France intervened in a military capacity twice while Habré was in power, both times to help Habré remain in power despite strong incursion by Libyan-backed armed opposition movements: Operation Manta from August 1983 to November 1984 and Operation Silure from October 1984 to December 1984. The thawing of East-West relations in the late 1980s and early 1990s led to a decrease in support for despotic leaders such as Habré. Without the threat of Soviet encroachment in sub-Saharan Africa, French and American steadfast support for ruthless leaders increasingly became much harder to justify, both to the international community and to domestic constituencies.
Thus when current Chadian president Idriss Déby overthrew Habré in December 1990, France chose not to intervene despite already having an active military operation on the ground (Operation Epervier, 1986-present) and despite evidence that Déby’s rebel Patriotic Salvation Movement was receiving assistance from Libya and Sudan.
Fast forwarding several years, France has expressed support for international efforts to bring Habre to justice, including being the first country, along with Switzerland, to pledge, in July 2007, financial assistance to Senegal. On August 24th, 2012, the French Ministry of Foreign Affairs, during a press conference, reiterated its support for the “fight against impunity,” welcomed the signing of the agreement between the Senegalese authorities and the AU, and stated that they would “study favorably the idea of contributing to the creation of a special tribunal” and that the “amount of this contribution has not yet been definitively established” (translation mine). France is also part of the “piloting committee” (to translate the Chamber’s terms), which appears to be responsible for financing (or finding funding) for the Chambers.
Potential issues, challenges, obstacles …
For all the positive signs about the progress of international justice that this case shows, there are nevertheless several – and I would say significant – issues posed – ones that I think will certainly come to light sooner or later.
First, it will be interesting to see to what extent Senegalese political will and the independence (or lack thereof) of the Senegalese judiciary, come into play throughout the investigation and trial. The lack of political will – especially on the part of former Senegalese President Abdoulaye Wade – has been a recurring obstacle over the past couple years. However, this has changed with the election of Macky Sall in April 2012, who has shown much greater support for the prosecution.

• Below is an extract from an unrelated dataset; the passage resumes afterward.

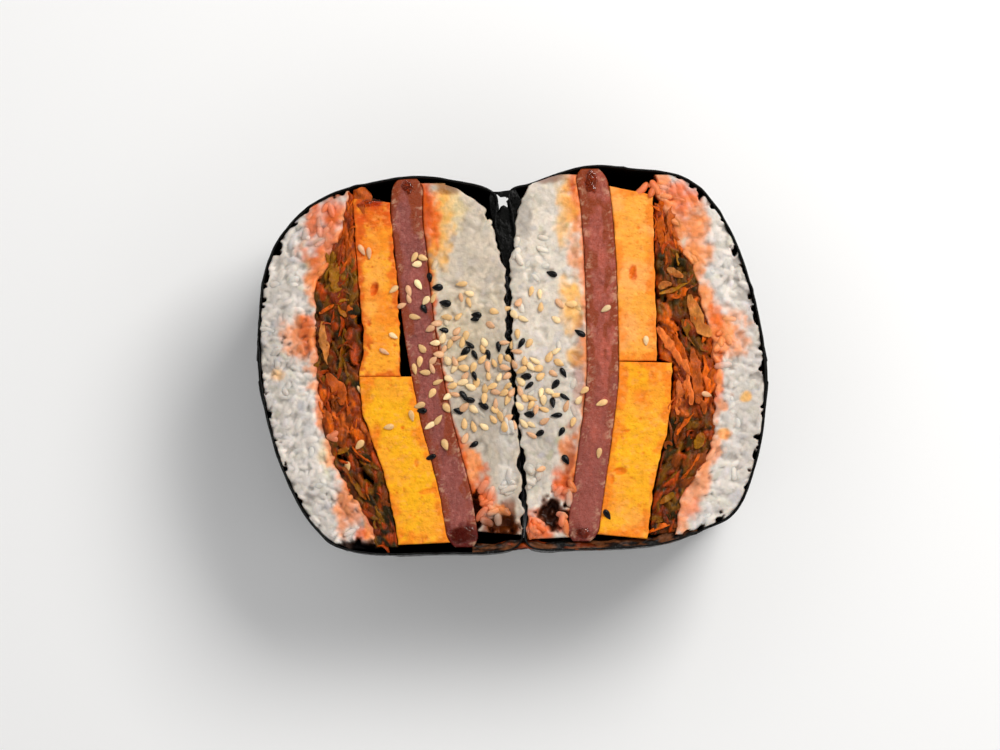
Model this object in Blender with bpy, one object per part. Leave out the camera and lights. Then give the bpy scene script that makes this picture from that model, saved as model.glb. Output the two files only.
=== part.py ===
"""Kimchi musubi: a nori-wrapped block of rice, kimchi, rolled egg and luncheon meat, cut in two.

The two halves stand on their wrapped ends, back to back, with the cut faces up. Seen from above,
+X runs across the layers and +Y along them. The floor is at z = 0. All sizes here are in
millimetres, and plan sizes are those of the cut faces.
"""

import math
import random

import bmesh
import bpy
import numpy as np
from mathutils import Matrix, Vector, noise

MM = 0.001

CUT_HEIGHT = 48.0
NORI_THICKNESS = 0.5
GAP = 0.3
WRAP_SEGMENTS = 40
# Layers are first made past the room inside the wrap, and then cut to it.
ABOVE_CUT = 8.0
BELOW_FLOOR = -5.0
PAST_SIDE = 70.0
PAST_SEAM = 8.0
CORE_GROWTH = 1.0

# The wrap's outer outline at the cut face, from the corner at the notch between the halves.
WRAP_LEFT = [
    (-4.3, 41.6), (-13.5, 44.9), (-26.5, 45.9), (-43.9, 42.3), (-54.5, 35.6), (-61.7, 23.5),
    (-63.7, 8.0), (-62.6, -9.5), (-57.7, -27.4), (-49.7, -42.1), (-39.4, -48.2), (-17.0, -48.7),
    (0.4, -47.4), (2.7, -38.0), (1.3, -21.0), (-1.0, 1.2), (-1.7, 22.0), (-3.9, 33.0),
]
WRAP_RIGHT = [
    (-3.0, 41.3), (5.0, 44.6), (18.6, 48.7), (32.0, 47.9), (42.5, 46.2), (50.2, 39.8),
    (56.8, 28.0), (61.7, 11.0), (63.6, -5.5), (61.7, -22.9), (56.2, -37.6), (48.0, -42.6),
    (36.5, -46.3), (18.6, -47.6), (4.4, -47.0), (3.7, -38.0), (2.2, -21.0), (-0.1, 1.2),
    (-0.9, 22.0), (0.6, 32.5),
]

# How far the wrapped end draws in, as (height, inset), and how far the outer sides swell half way up.
END_PROFILE = [(0.0, 6.5), (0.7, 4.0), (2.6, 1.9), (7.0, 0.5), (20.0, 0.0)]
ROUNDED_HEIGHT = 7.0
SWELL = 0.8
SWELL_REACH = 63.0

# Edges between layers, as (y, x) down each cut face.
RICE_KIMCHI_LEFT = [
    (47, -40.5), (38, -41.2), (30, -43.9), (16, -49.2), (1, -48.8), (-17, -46.9), (-30, -42.1),
    (-41, -35.6), (-49, -33.0),
]
KIMCHI_EGG_LEFT = [
    (47, -40.3), (37, -40.0), (28, -39.4), (14, -38.2), (4, -37.4), (-4, -38.3), (-13, -37.6),
    (-21, -34.9), (-29, -32.2), (-36, -30.4), (-49, -28.2),
]
UPPER_EGG_MEAT_LEFT = [(44, -30.9), (37, -31.0), (28, -30.4), (19, -29.7), (8, -28.9), (-4, -28.2)]
KIMCHI_RICE_RIGHT = [
    (48, 35.5), (41, 36.0), (38, 37.2), (34, 39.4), (29, 41.4), (24, 44.4), (16, 47.0), (4, 49.6),
    (-8, 50.9), (-18, 50.0), (-26, 47.2), (-32, 43.6), (-42, 40.9), (-48, 39.6),
]
UPPER_EGG_KIMCHI_RIGHT = [(48, 35.0), (41, 35.2), (20, 35.7), (-1, 36.2)]
LOWER_EGG_KIMCHI_RIGHT = [(0, 40.1), (-10, 39.6), (-18, 38.6), (-26, 36.4), (-38, 34.3), (-46, 33.6)]
KIMCHI_EGG_RIGHT = [
    (48, 35.5), (20, 36.2), (6, 37.0), (1, 40.6), (-2, 40.8), (-10, 40.1), (-18, 39.1),
    (-26, 36.9), (-38, 34.8), (-48, 34.1),
]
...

Moreover, the appointment of Aminata Touré as Senegalese Prime Minister just this past Sunday is sure to play a positive role, especially given her role in bringing Habré to justice.
Nevertheless, despite having made great strides in the past decades, the Senegalese judiciary – and I’m not an expert in the matter – isn’t perfect either. Just looking through the FIDH chronology linked to above, it’s fairly easy to identify a pattern of undue political influence on the courts’ decision with regards to the case. In Cambodia, the lack of independence of the judiciary and the very real attempts by the Cambodian government to impede further investigations into the potential culpability of current office holders in Khmer Rouge-era crimes have posed significant challenges to the Court (the Extraordinary Chambers in the Courts of Cambodia, ECCC) and risk undermining the legacy of the Court. While I’m not trying to equate the Senegalese judiciary with that of Cambodia, it is important to consider where there may be some lessons to be learned.

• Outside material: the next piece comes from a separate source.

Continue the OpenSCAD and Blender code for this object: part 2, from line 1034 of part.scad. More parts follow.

Perhaps more concerning, however, is the fact that the the Chambers appear to be staffed with people with little to no experience with international criminal law. Not all judges are listed in the Chambers’ website but the various court presidents – while very experienced in the domestic court system – do not appear to have had any experience in other tribunals and courts dealing with international law. While this is not necessarily a bad thing – especially for those of us who are in favor of universal jurisdiction and of the prosecution of international crimes in domestic courts – I do hope that one or several NGOs implement a court monitoring project, as is being done with, for example, the Thomas Lubanga trial at the ICC.

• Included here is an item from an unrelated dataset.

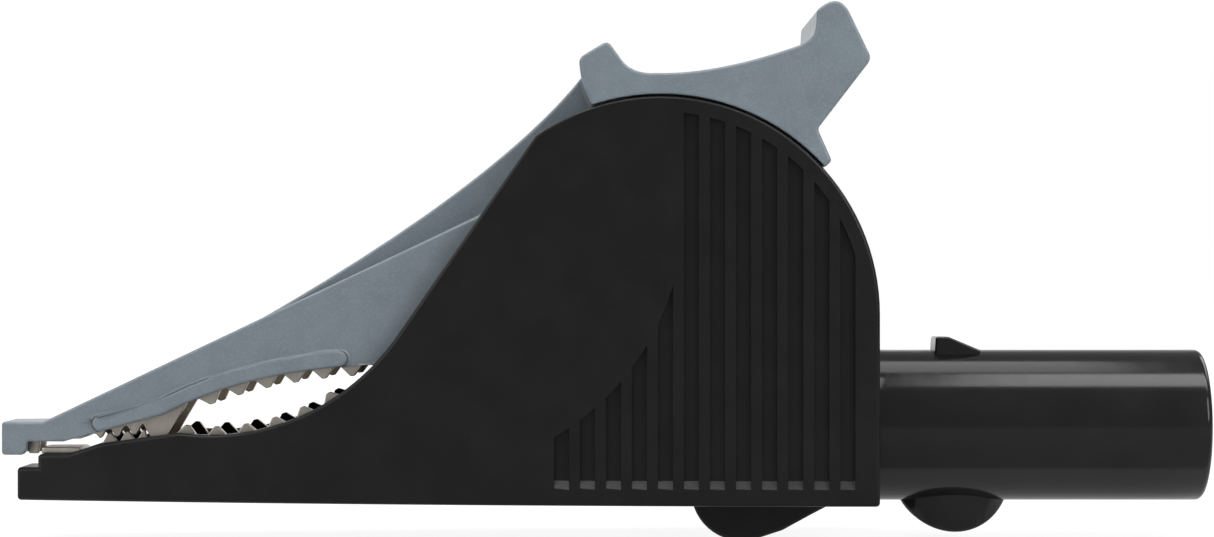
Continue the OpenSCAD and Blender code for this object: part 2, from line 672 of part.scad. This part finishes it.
// Raised rim over the cavity, round at both ends
module rim_outline() {
    half = rim_h / 2;
    from_x = nose_x + 6.1 + half;
    foot = ramp_start + (roof_start - ramp_start) * (from_x - ramp_start.x) / (roof_start.x - ramp_start.x);
    last = 18;
    polygon(concat([for (i = [0:last]) roof_edge[i]], arc(roof_edge[last] + [0, half], half, -75, 90, 8),
        [for (i = [last - 1:-1:0]) roof_edge[i] + [0, rim_h]], arc(foot + [0, half], half, 90, 270, 8)));
}
module lever() {
    color([0.49, 0.53, 0.57]) at_hinge() difference() {
        union() {
            difference() {
                intersection() {
                    side_slab(-lever_w, lever_w) lever_outline();
                    lever_plan(0);
                }
                beyond_cheeks();
            }
            intersection() {
                side_slab(-lever_w, lever_w) rim_outline();
                lever_plan(rim_proud);
            }
            intersection() {
                side_slab(-lever_w, lever_w) spine_outline();
                spine_plan();
            }
            intersection() {
                side_slab(-body_w, body_w) saddle_outline();
                housing_plan(0);
            }
        }
        intersection() {
            side_slab(-jaw_w, jaw_w) union() {
                jaw_pocket();
                circle(hub_r + 0.6);
            }
            jaw_plan(jaw_fit);
        }
        rotate([90, 0, 0]) cylinder(r = pin_d / 2 + pin_play, h = tall, center = true);
    }
}

// Pin, washers, bush and spring
module along_y(half) rotate([90, 0, 0]) translate([0, 0, -half]) linear_extrude(2 * half) children();
module ring(out_r, in_r) difference() { circle(out_r); circle(in_r); }
module pivot_pin() color([0.72, 0.72, 0.74]) at_hinge() along_y(pin_half) circle(pin_d / 2);
module pivot_washers() {
    color([0.72, 0.7, 0.66]) at_hinge() both_sides() translate([0, ear_in_y + fit, 0]) rotate([-90, 0, 0])
        linear_extrude(hinge_washer_t) ring(pin_d / 2 + 1.7, pin_d / 2 + 0.1);
}
module spring_bush() {
    color([0.85, 0.84, 0.8]) at_hinge() along_y(ear_in_y - sheet_t - fit)
        ring(coil_r - wire_d / 2 - 0.15, pin_d / 2 + 0.1);
}

// Wire of the spring: along the lever's leg, round the coil and out along the shelf
wire_pitch = wire_d + 0.06;
coil_sweep = 360 * coil_turns + 180 - lever_leg_a;
coil_half = wire_pitch * coil_sweep / 720;
function coil_point(a) = let (turn = lever_leg_a + 90 + a)
    [coil_r * cos(turn), coil_half - wire_pitch * a / 360, coil_r * sin(turn)];
wire_path = concat([coil_point(0) + lever_leg * [lever_leg_dir.x, 0, lever_leg_dir.y]],
    [for (a = [0:20:coil_sweep - 1]) coil_point(a)],
    [coil_point(coil_sweep), coil_point(coil_sweep) + [shelf_leg, 0, 0]]);
function wire_dir(i) = unit(wire_path[min(i + 1, len(wire_path) - 1)] - wire_path[max(i - 1, 0)]);
function wire_ring(i) = let (u = unit(cross([0, 1, 0], wire_dir(i))), v = cross(wire_dir(i), u))
    [for (k = [0:7]) wire_path[i] + wire_d / 2 * (cos(45 * k) * u + sin(45 * k) * v)];
module torsion_spring() {
    rings = len(wire_path);
    color([0.6, 0.6, 0.62]) at_hinge() polyhedron(
        points = [for (i = [0:rings - 1], p = wire_ring(i)) p],
        faces = concat([[for (k = [0:7]) k]], [[for (k = [7:-1:0]) (rings - 1) * 8 + k]],
            [for (i = [0:rings - 2], k = [0:7])
                [i * 8 + k, (i + 1) * 8 + k, (i + 1) * 8 + (k + 1) % 8, i * 8 + (k + 1) % 8]]));
}

housing();
socket_barrel();
contact_sleeve();
socket_contact();
lock_washer();
contact_nut();
lower_jaw();
upper_jaw();
lever();
pivot_pin();
pivot_washers();
spring_bush();
torsion_spring();
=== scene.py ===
import json
import math

import bmesh
import bpy
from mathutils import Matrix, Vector
from mathutils.bvhtree import BVHTree
from mathutils.kdtree import KDTree


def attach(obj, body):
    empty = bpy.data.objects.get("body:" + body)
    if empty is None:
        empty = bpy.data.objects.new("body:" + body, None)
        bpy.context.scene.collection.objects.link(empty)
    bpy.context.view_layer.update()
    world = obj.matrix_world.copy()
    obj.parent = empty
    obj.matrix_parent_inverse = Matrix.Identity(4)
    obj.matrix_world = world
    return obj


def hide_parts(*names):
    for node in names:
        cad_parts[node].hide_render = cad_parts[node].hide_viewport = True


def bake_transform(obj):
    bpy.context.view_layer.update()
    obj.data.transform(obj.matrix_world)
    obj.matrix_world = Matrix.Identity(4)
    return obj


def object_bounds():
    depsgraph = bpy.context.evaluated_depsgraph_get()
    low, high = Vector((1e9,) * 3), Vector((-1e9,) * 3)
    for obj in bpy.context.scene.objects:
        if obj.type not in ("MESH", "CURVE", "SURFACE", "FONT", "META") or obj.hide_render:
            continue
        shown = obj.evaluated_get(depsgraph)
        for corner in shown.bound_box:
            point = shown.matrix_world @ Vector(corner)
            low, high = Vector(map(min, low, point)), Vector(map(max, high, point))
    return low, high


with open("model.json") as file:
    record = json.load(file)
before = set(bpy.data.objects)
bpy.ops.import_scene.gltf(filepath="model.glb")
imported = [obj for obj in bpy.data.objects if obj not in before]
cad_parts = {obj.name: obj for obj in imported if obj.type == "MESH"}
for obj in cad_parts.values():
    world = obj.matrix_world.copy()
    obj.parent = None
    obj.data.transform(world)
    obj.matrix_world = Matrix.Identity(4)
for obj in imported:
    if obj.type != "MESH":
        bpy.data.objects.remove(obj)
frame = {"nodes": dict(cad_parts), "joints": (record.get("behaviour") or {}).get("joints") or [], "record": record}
CAD_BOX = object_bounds()
NODES = frame["nodes"]
SLOTS = {row["node"]: row["material_slot"] for row in frame["record"]["subparts"]}
BODIES = {node: body for body, members in frame["record"]["behaviour"]["bodies"].items() for node in members}
MM = 0.001

# Hinge of the lever, radius of the housing's domes round it, and height of the housing's lower edge
HINGE = Vector(frame["joints"][0]["pos_m"])
DOME_R = 0.0169
BASE_Z = -0.00585


# Materials

# Sockets of a Mix node for colours: its factor, its two colours and its result
MIX_FACTOR, MIX_FIRST, MIX_SECOND, MIX_RESULT = 0, 6, 7, 2
NOISE_ROUGHNESS = 0.55
# A face that looks straight at the clip's middle plane counts as inward, and takes the painted shade, in full from
# the first of these distances, and not at all within the second
PAINTED_SHADE_FROM, PAINTED_SHADE_NONE = 1.6 * MM, 0.8 * MM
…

Moreover, it will be interesting to see how victims/civil parties participation is handled by the Chambers, given the physical distance between the Chambers and where the majority of the civil parties are located. From what I can tell from the website, there doesn’t seem to a victims’ support section (or a defense support section for that matter) or a public affairs department charged with organizing outreach activities to include civil parties in the process. Hopefully that is forthcoming and resources – including financial ones – will allocated to such efforts.
And last but not least, given France’s extensive involvement in and support for Habré’s rule, it will be interesting to see how the Chambers will address potential foreign (i.e. French and US) criminal responsibility in this case – at the very least how it’s brought up during the prosecution’s and the defense’s arguments, during witness testimony and through documentary evidence. This won’t be easy, and again may be influenced by political factors, but I would argue that it would be necessary and beneficial to consider.
In conclusion …
Habré’s trial is undoubtedly having and will have important consequences for international justice – especially with regards to how perpetrators of mass atrocities are prosecuted on the African continent. Moreover, the composition of the Chambers reflects – in my opinion – a significant shift in how international prosecutions may be handled in the future. Whereas other international/internationalized tribunals have been composed of staff from many nationalities, the Chambers are composed mostly of Senegalese judges, which may indicate a commitment to increasingly prosecute perpetrators of mass atrocities within domestic court systems.
In February 2007, Senegal adopted a law (Loi no. 2007-02, amending the Senegalese Penal Code) allowing for the prosecution – in Senegalese courts – of cases of genocide, crimes against humanity, war crimes and torture, regardless of where those crimes were committed (i.e. even when committed outside of Senegal). If the Chambers are successful in their prosecution of Habré (and by successful, I mean not necessarily a conviction but a strict adherence to fair trial rights, a correct application of the law and sound legal arguments from all sides, adequate reparations to victims, etc), this could have significant implications for Senegal’s future role in the area of international justice.
Mays, Terry M. 2002. Africa’s First Peacekeeping Operation: The OAU in Chad, 1981-1982. Westport, CT: Praeger Publishers.